The mathematics of Berlin rental investment have shifted sharply. With average yields hovering around 3.5–4% across established neighbourhoods, and Mitte commanding barely 2.8%, landlords are discovering that the days of passive, high-return lettings are over. Meanwhile, tenants face a paradox: despite cooling purchase prices, rents remain sticky, and the hunt for affordable space in desirable pockets like Prenzlauer Berg or Friedrichshain-Kreuzberg has become genuinely brutal.
This collision is reshaping expectations on both sides. The Berliner Mieterverein, the tenant advocacy organisation, reports a surge in disputes over maintenance obligations and "modernisation surcharges"—the legal mechanism by which landlords pass renovation costs to tenants. In neighbourhoods like Pankow, where gentrification is accelerating, investors are testing the boundaries of what the law permits, knowing that tenant protections under the Mietpreisbremse (rent cap) leave limited room for aggressive yield-chasing.

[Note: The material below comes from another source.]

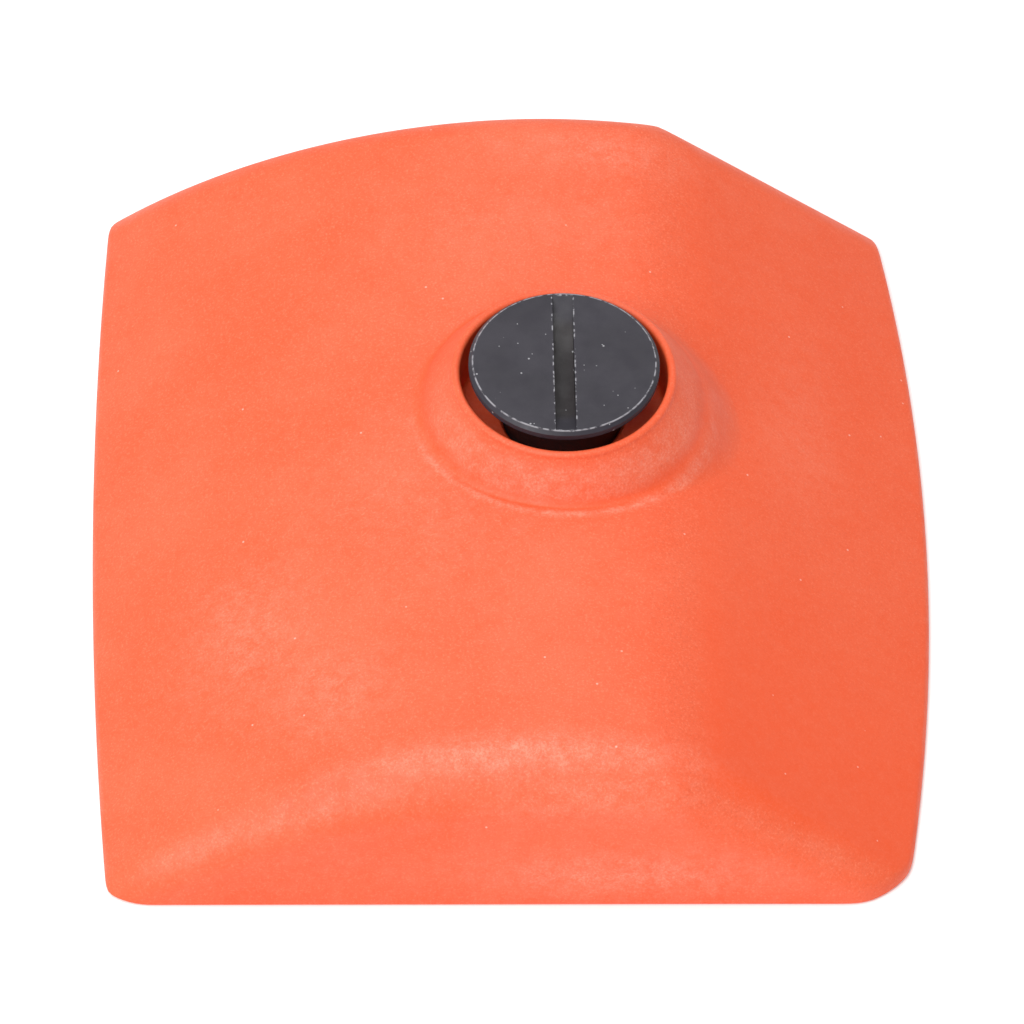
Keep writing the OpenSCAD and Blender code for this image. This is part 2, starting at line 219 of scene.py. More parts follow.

For landlords, the picture is mixed. A property on Oderberger Straße in Prenzlauer Berg, valued at roughly €7,500 per square metre, generates rental income that barely outpaces inflation once maintenance, property tax, and insurance are accounted for. Yet many investors hold because capital appreciation—not yield—remains the real prize. The tension, however, is mounting: tenant turnover costs are rising, void periods are longer, and legal disputes eat into margins.
Smart investors are adapting. Rather than chasing maximum rents, some are competing on service quality and stability—maintaining properties to high standards, responding promptly to repairs, and offering longer-term tenants modest increases rather than pushing for steep rises that trigger legal challenges. This approach, counterintuitive to pure yield maximisation, can reduce costly tenant turnover and regulatory friction.
For tenants, the hard reality is that low yields don't translate to low rents. The rental market remains shaped by supply constraints and institutional money still flooding Berlin's residential sector. A family looking to rent a three-room apartment in Friedrichshain-Kreuzberg should expect €1,800–2,200 monthly, regardless of whether their landlord is earning 3% or 4% returns.
The deeper shift, though, is cultural. Berlin's historically adversarial landlord-tenant dynamic—born from decades of underinvestment and tenant activism—is slowly maturing into something more pragmatic. Neither side gets what they want anymore. Landlords accept lower yields; tenants accept higher rents. The conversation is finally moving toward sustainability rather than extraction.